My ROI target is realistic enough, its 45%, seeing as i risk 3% per trade its very doable.

I have a win ratio ~71%, im very comfortable with the method i use. I dont adopt fixed targets so when i'm taking half my position of the table at 1R often what would happens is i would get a reversal signal and close the trade for just over 1R or sometimes less. These are trades that would have closed for at least 1.5-2R had i not closed half the position initially. Technically these are trades that have made me profit and contribute toward my win ratio. When using this method, my ROI hovers around 10-15% not very good considering the risk im taking to achieve that. When i dont manage the trades at all, i reach my ROI easily but tend to cut winning positions early hence missing out on further opportunities.

So what want is the best of both worlds really, being able to hold onto a position as long as possible while still reaching my ROI target.
 
45% ROI per annum? That seems pretty hardcore to me. Not to sound pessimistic, but to achieve that consistently year after year would be quite a serious compounded accumulation of wealth. Personally, if I manage to get 15-20% ROI I will be very impressed with myself. Even Warren Buffet (although an investor, not a trader) is only in the twenty-something percent-range ROI year on year.

But back to position sizing, I aim for 1-2% risk of total equity per position, let the profitable ones run until you just can't bear it anymore, and have a max of three open positions at any one time. So that's an absolute max of 6% of risk to your total pot at any one time.

Perhaps I'm being too conservative?
 
45% ROI per annum? That seems pretty hardcore to me. Not to sound pessimistic, but to achieve that consistently year after year would be quite a serious compounded accumulation of wealth. Personally, if I manage to get 15-20% ROI I will be very impressed with myself. Even Warren Buffet (although an investor, not a trader) is only in the twenty-something percent-range ROI year on year.

People should stop comparing themselves to Warren Buffet and using his returns as a mean to measure everyone else by.
Retail trading is very different from institutional investing namely economies of scale are vastly different.
It is very possible to achieve 20% a month with proper money management and a lot of people do just that.
 
It is very possible to achieve 20% a month with proper money management and a lot of people do just that.
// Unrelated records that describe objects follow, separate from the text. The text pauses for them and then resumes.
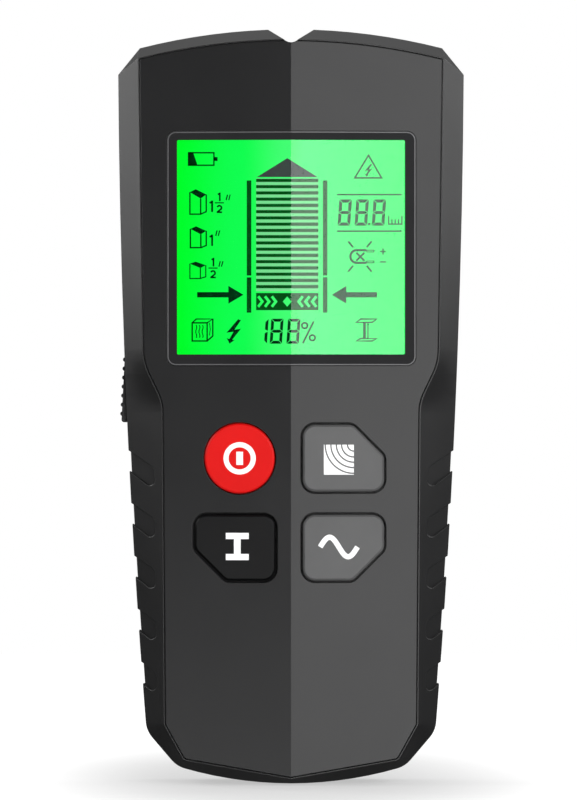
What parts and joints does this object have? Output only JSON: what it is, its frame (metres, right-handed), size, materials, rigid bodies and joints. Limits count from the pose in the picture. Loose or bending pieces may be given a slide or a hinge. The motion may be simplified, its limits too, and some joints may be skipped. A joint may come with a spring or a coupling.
{
  "type": "stud finder",
  "caption": "Hand-held electronic stud finder with a backlit green display, press keys, a rocking side key, ribbed grip cuts and a hinged battery door.",
  "frame": {"origin": "centre of the flat back, level with the middle of the tool's length", "axes": "+Z along the length towards the sensing end with the notch, +Y out of the flat back towards the wall, -Y out of the keypad, +X to the right seen from the front"},
  "size_m": [0.0764, 0.0281, 0.1668],
  "materials": {
    "housing_black": "fine satin moulded texture",
    "face_black": "satin",
    "door_black": "fine satin moulded texture",
    "bezel_black": "matt printed frame",
    "clear_lens": "clear, polished",
    "key_red": "satin gloss",
    "key_grey": "satin",
    "key_dark": "satin",
    "side_black": "ribbed, matt",
    "lcd_glass": "clear",
    "lcd_film": "tinted film",
    "light_guide": "milky, lit green",
    "led_body": "clear domed",
    "holder_white": "plain",
    "zebra_rubber": "matt",
    "board_green": "solder mask",
    "chip_black": "moulded",
    "switch_black": "moulded",
    "switch_cover": "stamped",
    "plunger": "moulded",
    "copper": "bare copper",
    "bobbin": "moulded",
    "adhesive": "double-sided film",
    "can_metal": "painted steel jacket",
    "cell": "shrink sleeve",
    "terminal": "plated",
    "snap_black": "soft moulded",
    "foam": "open foam",
    "red_wire": "insulation",
    "black_wire": "insulation",
    "screw_steel": "zinc plated"
  },
  "bodies": {
    "housing": {"front_housing": "housing_black", "face_panel": "face_black", "panel_adhesive": "adhesive", "lens_adhesive": "adhesive", "display_lens": "clear_lens", "lens_bezel": "bezel_black", "rear_housing": "housing_black", "lcd_front_glass": "lcd_glass", "lcd_rear_glass": "lcd_glass", "lcd_polarizers": "lcd_film", "light_guide": "light_guide", "backlight_leds": "led_body", "lcd_holder": "holder_white", "zebra_strips": "zebra_rubber", "main_board": "board_green", "microcontroller": "chip_black", "board_components": "plunger", "key_switch_bodies": "switch_black", "key_switch_covers": "switch_cover", "side_switch_body": "switch_black", "buzzer": "chip_black", "sensor_board": "board_green", "sensor_pads": "copper", "board_header": "chip_black", "coil_winding": "copper", "coil_bobbin": "bobbin", "battery_can": "can_metal", "battery_cells": "cell", "battery_top_plate": "snap_black", "battery_terminals": "terminal", "battery_snap": "snap_black", "snap_contacts": "terminal", "red_lead": "red_wire", "black_lead": "black_wire", "battery_foam": "foam", "housing_screws": "screw_steel", "board_screws": "screw_steel", "lever_pin": "screw_steel"},
    "power_key": {"power_button": "key_red", "power_stem": "plunger"},
    "wood_key": {"wood_button": "key_grey", "wood_stem": "plunger"},
    "metal_key": {"metal_button": "key_dark", "metal_stem": "plunger"},
    "wire_key": {"wire_button": "key_grey", "wire_stem": "plunger"},
    "scan_key": {"scan_lever": "side_black", "side_switch_stem": "plunger"},
    "door": {"battery_door": "door_black"}
  },
  "joints": [
    {"name": "power_press", "type": "slide", "parent": "housing", "child": "power_key", "axis": [0, 1, 0], "range_m": [0, 0.0006], "stiffness_N_per_m": 1500},
    {"name": "wood_press", "type": "slide", "parent": "housing", "child": "wood_key", "axis": [0, 1, 0], "range_m": [0, 0.0006], "stiffness_N_per_m": 1500},
    {"name": "metal_press", "type": "slide", "parent": "housing", "child": "metal_key", "axis": [0, 1, 0], "range_m": [0, 0.0006], "stiffness_N_per_m": 1500},
    {"name": "wire_press", "type": "slide", "parent": "housing", "child": "wire_key", "axis": [0, 1, 0], "range_m": [0, 0.0006], "stiffness_N_per_m": 1500},
    {"name": "scan_rock", "type": "hinge", "parent": "housing", "child": "scan_key", "pos_m": [-0.0323, -0.0138, 0.0135], "axis": [0, -1, 0], "range_deg": [0, 2.5], "stiffness_Nm_per_rad": 0.5},
    {"name": "door_swing", "type": "hinge", "parent": "housing", "child": "door", "pos_m": [0, -0.001, -0.075], "axis": [-1, 0, 0], "range_deg": [0, 90]}
  ]
}
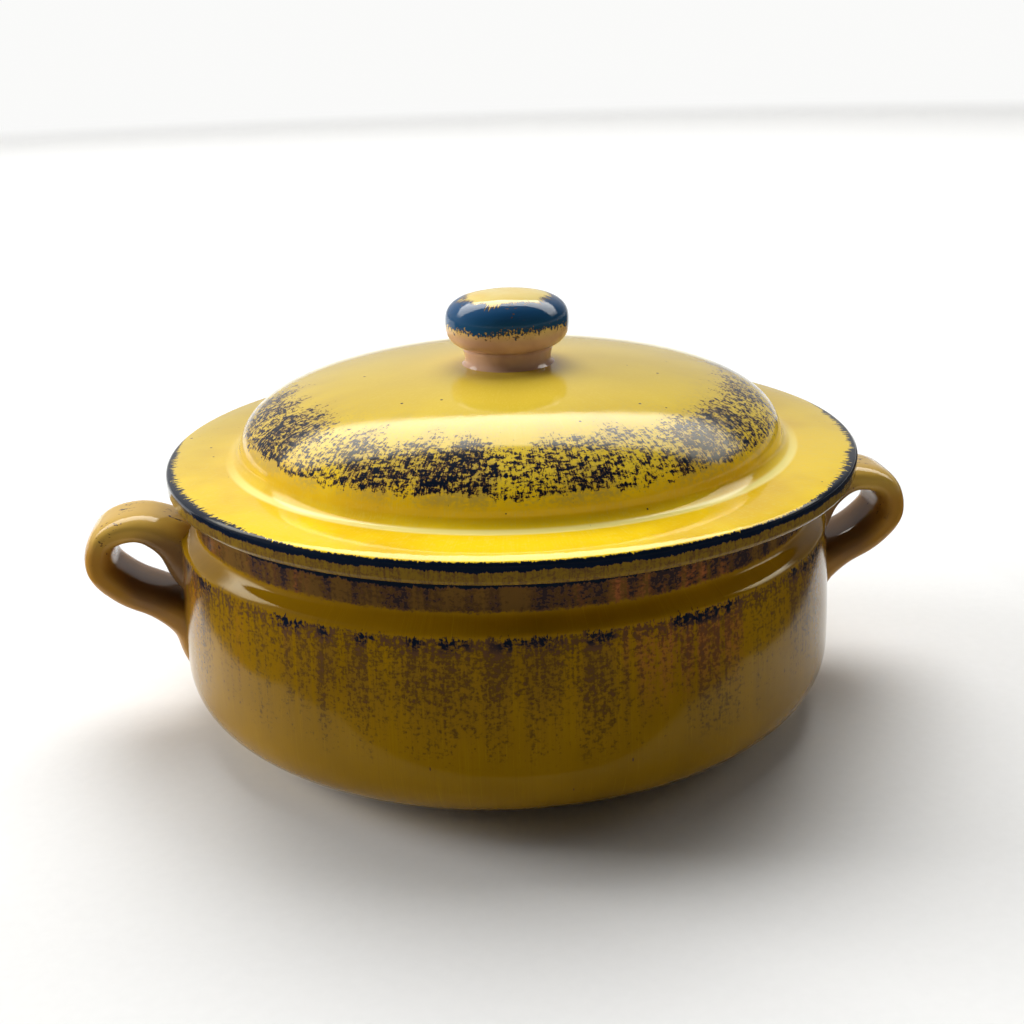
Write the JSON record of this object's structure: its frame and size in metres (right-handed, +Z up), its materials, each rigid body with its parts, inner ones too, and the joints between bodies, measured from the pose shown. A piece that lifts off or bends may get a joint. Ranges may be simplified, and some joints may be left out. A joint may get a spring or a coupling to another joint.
{
  "type": "covered casserole",
  "caption": "Round glazed earthenware casserole with a loop handle each side and a loose domed lid with a wide flat brim and a mushroom knob.",
  "frame": {"origin": "on the pot's axis, at the level of the foot ring that it stands on", "axes": "+Z up along the pot's axis, +X towards one handle and -X towards the other, -Y towards the front"},
  "size_m": [0.2952, 0.24, 0.147],
  "materials": {
    "mustard_glaze": "glossy mustard glaze, dry-brushed with indigo",
    "handle_glaze": "glossy amber-brown glaze",
    "lid_glaze": "glossy yellow glaze, dry-brushed with indigo",
    "knob_glaze": "glossy pale yellow glaze with an indigo band",
    "bare_clay": "unglazed, matt"
  },
  "bodies": {
    "pot": {"bowl": "mustard_glaze", "handle_left": "handle_glaze", "handle_right": "handle_glaze"},
    "cover": {"lid": "lid_glaze", "lid_ring": "bare_clay", "lid_knob": "knob_glaze"}
  },
  "joints": [
    {"name": "lid_lift", "type": "slide", "parent": "pot", "child": "cover", "axis": [0, 0, 1], "range_m": [0, 0.1]}
  ]
}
Did you mean 20% per year?

If not, then you and I have a very different idea of what "a lot" means because that's not a performance level very many traders can sustain for any length of time.
 
Hello kagein,

I'm guessing by your use of the term R, you're a fellow disciple of Dr Van Tharp?

In the latest edition of "Trade your way to financial freedom" he explicitly says not to close out a portion of you trades early because this totally goes against the principle of "cut your losses and run your winners". I see his point, you're losers will be with a full position (running your losers) and your winners will be with only half a psoition (cutting you winners). One of the reasons he says people do this is psychological weakness i think. I'll have a look tonight and paste it.

I back tested this with my system and found that in the long run it produced the same ROI but skewed the R distribution alot, which is what I think you have found?
 
Did you mean 20% per year?

If not, then you and I have a very different idea of what "a lot" means because that's not a performance level very many traders can sustain for any length of time.
Why is this unsustainable for long periods, If a trader is winning more trades than he's losing on average, then the actual return made is totally dependent on the risk taken to achieve that return.
 
I just looked up Dr. Van Therp :) and how he defines the R term is how i understood it when writing my initial post. Yeah thats more or less what i was getting at, maybe keeping the trade open instead of cutting would be better as he suggests.
 
Did you mean 20% per year?

If not, then you and I have a very different idea of what "a lot" means because that's not a performance level very many traders can sustain for any length of time.

No I mean 20% a month!
And a lot of good traders do achieve that.
its all in good money management.
One's concept of 20% a year being a good return is dictated by pre conceived limitations.
and a lot of traders do achieve that over a long period.
The ones who fail to do so only fail because they do not have a trading plan and stick to it.
 
Why is this unsustainable for long periods, If a trader is winning more trades than he's losing on average, then the actual return made is totally dependent on the risk taken to achieve that return.


It is sustainable!!!
You only lose out if you change your plan which unfortunately is what a lot of people do.
 
No I mean 20% a month!
And a lot of good traders do achieve that.
its all in good money management.
it.


To achieve this kind of return, I'm assuming the technique of Pyraminding into a position is adopted? And would this kind of return require the use of leverage?
 
To achieve this kind of return, I'm assuming the technique of Pyraminding into a position is adopted? And would this kind of return require the use of leverage?

Again!!! People pigeon hole themselves and their trading by methods and techniques that might or might not have worked for someone else at a different time.
They quote and follow
Dr Van Tharp?
or whoever!!
stop following other peoples principles and techniques.Chances are they will not work for you.
Most techniques and methods quoted by these authors are curve fitted anyway.
A solid grounding in T.A and a good understanding of fundamental analysis is more than enough to give you a good return each month.